There are three types of people who consume Coffees: those who drink it for the caffeine, those who drink it for the taste, and those who make coffee their hobby. Dennis Schubert is in the latter category.
One thing that always feels more complicated than it should be is the logistics around handling coffee beans. Buying and consuming those super dark roasts from the shelves of your local supermarket is easy. Things become a lot more complicated as soon as you buy fresh, lightly roasted specialty coffee beans.
You want your coffee to be fresh, but it’s actually possible for beans to be too fresh to consume.
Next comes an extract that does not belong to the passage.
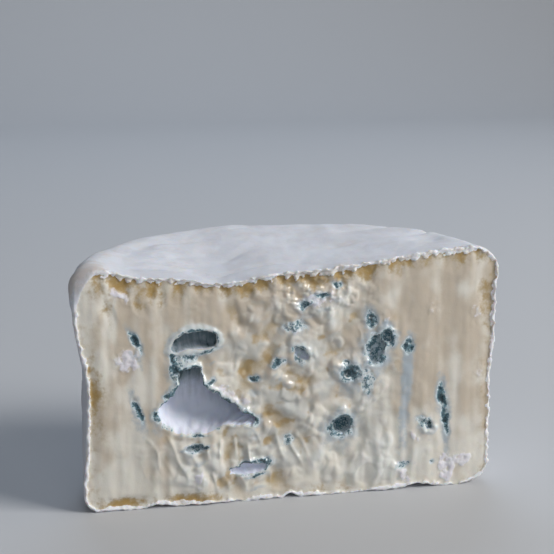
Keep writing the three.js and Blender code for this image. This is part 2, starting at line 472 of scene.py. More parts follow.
# %% Patches of mould on the cut
# middle across and up, half width, half height, turn in degrees, strength
BLUE_PATCHES = [
    (-49.2, 54.0, 1.3, 4.6, 24, 0.85), (-48.8, 32.2, 1.3, 5.4, 20, 0.85),  # veins on the left
    (-36.7, 45.4, 2.6, 6.4, 4, 0.6), (-37.8, 46.6, 1.0, 4.4, 6, 0.9), (-33.0, 48.2, 3.6, 1.6, 0, 0.5),
    (-26.6, 49.9, 4.4, 0.5, 14, 0.7),  # slot to cave
    (-42.8, 30.2, 1.7, 2.4, 30, 0.9), (-38.6, 36.6, 1.8, 2.6, -40, 0.8), (-26.2, 40.2, 1.8, 1.0, 10, 0.9),
    (-12.4, 27.0, 2.6, 1.6, -30, 1.0), (-30.5, 23.2, 3.6, 0.8, 0, 0.6),
    (-21.2, 33.8, 6.4, 0.8, -34, 0.85), (-14.6, 29.4, 2.8, 0.9, -36, 0.95),  # round the cave
    (-30.4, 18.9, 4.2, 0.9, 3, 0.95), (-8.6, 12.4, 2.6, 1.6, 15, 0.85), (-11.6, 8.6, 3.6, 0.7, 10, 0.8),
    (-12.2, 40.0, 1.5, 1.2, 0, 0.95), (-4.4, 45.0, 3.0, 1.6, 10, 0.7), (2.4, 46.8, 2.6, 3.4, 20, 0.45),
    (1.0, 56.2, 4.4, 2.2, 10, 0.6), (-1.2, 19.4, 2.2, 1.6, 40, 0.6),  # middle
    (3.6, 63.2, 2.8, 1.7, 15, 0.85), (9.6, 66.0, 2.4, 1.0, 0, 0.95), (14.2, 69.0, 1.8, 1.1, 0, 0.85),
    (25.3, 57.4, 1.9, 3.6, 12, 0.95), (27.0, 47.4, 4.0, 6.2, 0, 1.0), (31.0, 51.4, 3.0, 3.8, 25, 1.0),
    (18.6, 40.2, 4.4, 3.4, 12, 1.0), (17.4, 43.6, 1.4, 1.2, 0, 0.7), (24.6, 37.0, 2.6, 5.0, 10, 0.45),
    (15.8, 22.6, 5.0, 4.6, 0, 0.85),  # right of the middle
    (37.9, 48.2, 2.0, 3.4, 0, 0.95), (49.6, 30.6, 1.7, 5.6, 6, 1.0), (51.0, 22.4, 1.5, 6.4, 6, 0.9),
    (43.6, 22.6, 3.2, 2.2, -20, 0.5), (36.0, 8.4, 3.4, 1.0, 10, 0.55), (46.6, 9.0, 1.4, 1.0, 0, 0.5),
]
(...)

During roasting, a lot of CO2 builds up inside the beans, so you want to give them two to four weeks to degas after roasting.
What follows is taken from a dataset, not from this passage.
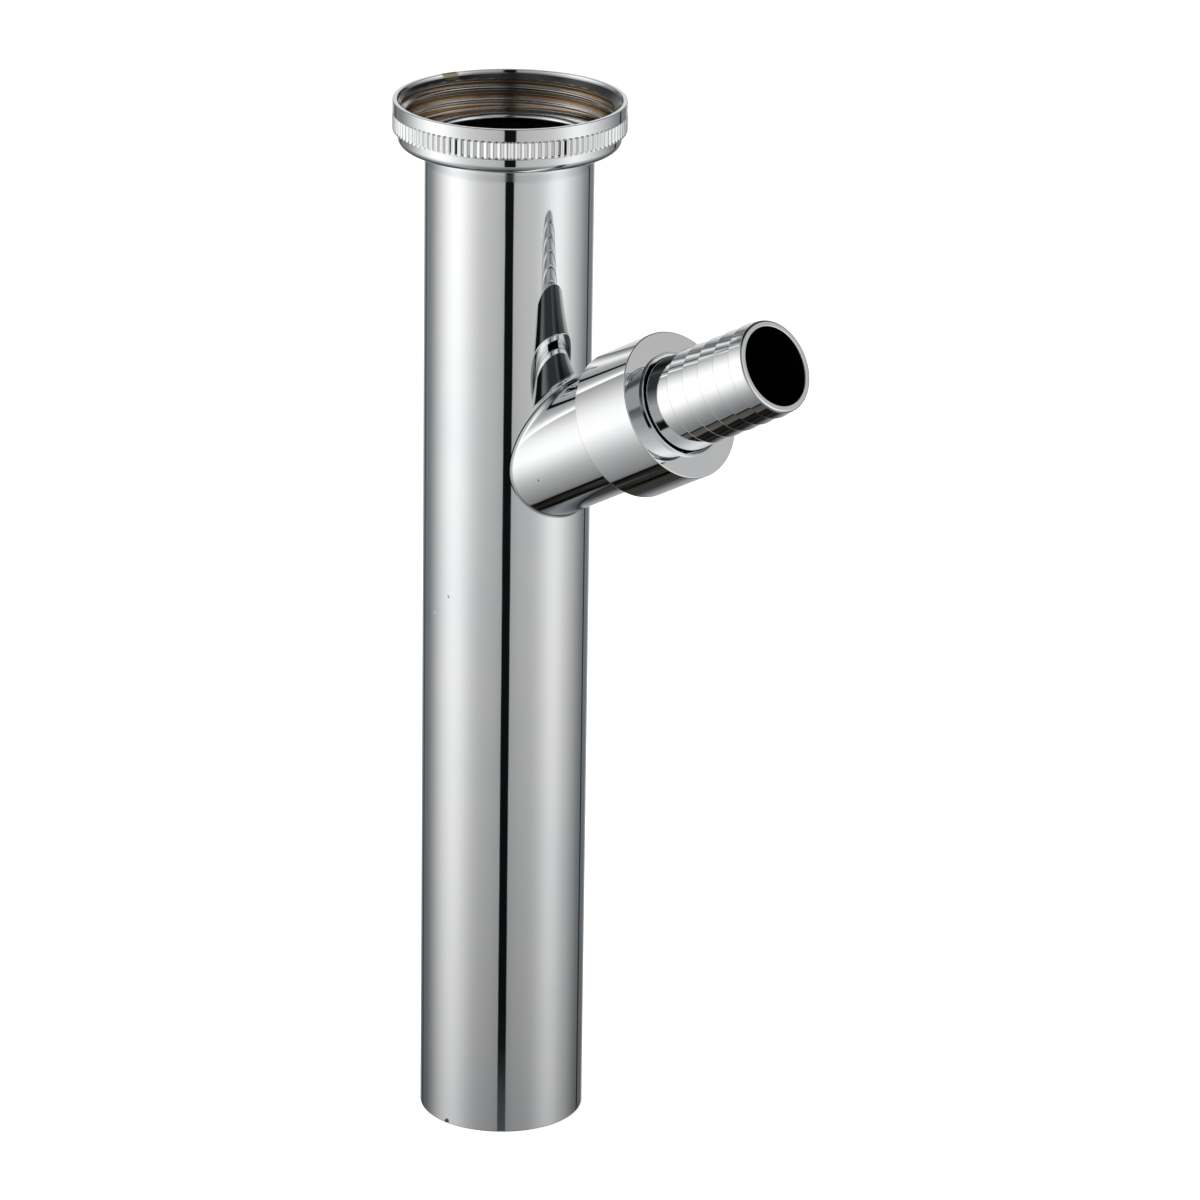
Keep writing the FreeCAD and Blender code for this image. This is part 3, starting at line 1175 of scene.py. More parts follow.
    def add_ported_wall(
        self, shell: Shell, branch: Branch, radius: float, slot: int
    ) -> list[float]:
        """Add the band of a wall that holds the port.

        Args:
            shell: The mesh in the making.
            branch: The axis of the branch.
            radius: The wall's radius.
            slot: OUTSIDE, or INSIDE for the bore.

        Returns:
            The angles round the branch that the port's edge is divided at.
        """
        low, high = self.band
        half, step = self.patch_half, self.arc_step(radius)

        def bare(arc: float, height: float) -> Facet:
            """Return a place on the wall, facing away from the metal."""
            point, out = self.on_wall(radius, arc, height)
            return point, out if slot == OUTSIDE else -out

        rows = []
        for j in range(self.BAND_ROWS + 1):
            height = low + (high - low) * j / self.BAND_ROWS
            rows.append([bare(i * step, height) for i in range(half, self.COLUMNS - half + 1)])
        shell.grid(rows, False, slot)

        border = self.rim_of_patch(radius)
        centre = (low + high) / 2
        wide, tall = half * step, (high - low) / 2
        turns = [math.atan2((height - centre) / tall, arc / wide) for arc, height in border]
        edge = [self.port_edge(branch, radius, turn, slot) for turn in turns]
        rows = []
        for j in range(self.PATCH_ROWS + 1):
            share = j / self.PATCH_ROWS
            row = []
            for (arc, height), (end_arc, end_height) in zip(edge, border):
                arc += (end_arc - arc) * share
                height += (end_height - height) * share
                row.append(bare(arc, height))
            rows.append(row)
        shell.grid(rows, slot=slot)
        return turns

    def port_edge(self, branch: Branch, radius: float, turn: float, slot: int) -> Pair:
        """Return where the flat part of a wall ends at the port, as arc length and height.

        Args:
            branch: The axis of the branch.
            radius: The wall's radius.
            turn: Angle round the branch.
            slot: OUTSIDE, where the braze keeps the edge back, or INSIDE for the bore.

        Returns:
            The place on the unrolled wall.
        """
        pipe = self.stub if slot == OUTSIDE else self.stub_bore

        def seam(angle: float) -> Vector:
            """Find where pipe and wall meet.

            Args:
                angle: Angle round the branch.

            Returns:
                Arc length and height on the unrolled wall.
            """
            across, along = self.saddle(branch, radius, pipe, angle)
            height = self.on_pipe(branch, pipe, angle, along)[0].z
            return Vector((across * radius, height))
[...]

However, after that, you want to consume the beans within a month or so, or they’ll lose a lot of their finer flavors. You can prolong the life of your beans significantly by freezing them after the degassing period, but then you somehow have to keep track of what beans are currently inside your freezer, when they went into the freezer, …
… My plan was to develop both software and hardware to solve this: an application that allows me to keep track of all the beans I ever consume, and a nice solution for using that data to have my storage containers labeled.
The solution was an iPad showing the web-application with the bean inventory, as well as a single storage unit (pictured above).
I originally planned on designing my own hardware for the display unit from scratch. Designing my own hardware would have been months of work, and sourcing and testing parts is always a bit of a pain. Luckily for me, The folks at Adafruit came up with the product I need: The Adafruit MagTag. This is a small board designed around an ESP32-S2 (if you don’t know that chip: that’s basically a microcontroller with embedded WiFi), as well as a 2.9-inch E-Ink display.
It is always amazing how good Adafruit’s software support is, and this results in you having a lot of choices in how to program this unit: You can go as high-level as using CircuitPython to build your firmware, but you can also use ESP-IDF if you want to go deep and write C code. It’s a lot of fun working with their boards. However, as this is designed as a general-purpose development board, there’s also a lot of hardware on it that I simply don’t need: RGB LEDs, buttons, an accelerometer, expansion slots, … all of that results in the unit being a bit larger than it needs to be. However, that’s still better than designing my own hardware, and to be fair, the price is amazing.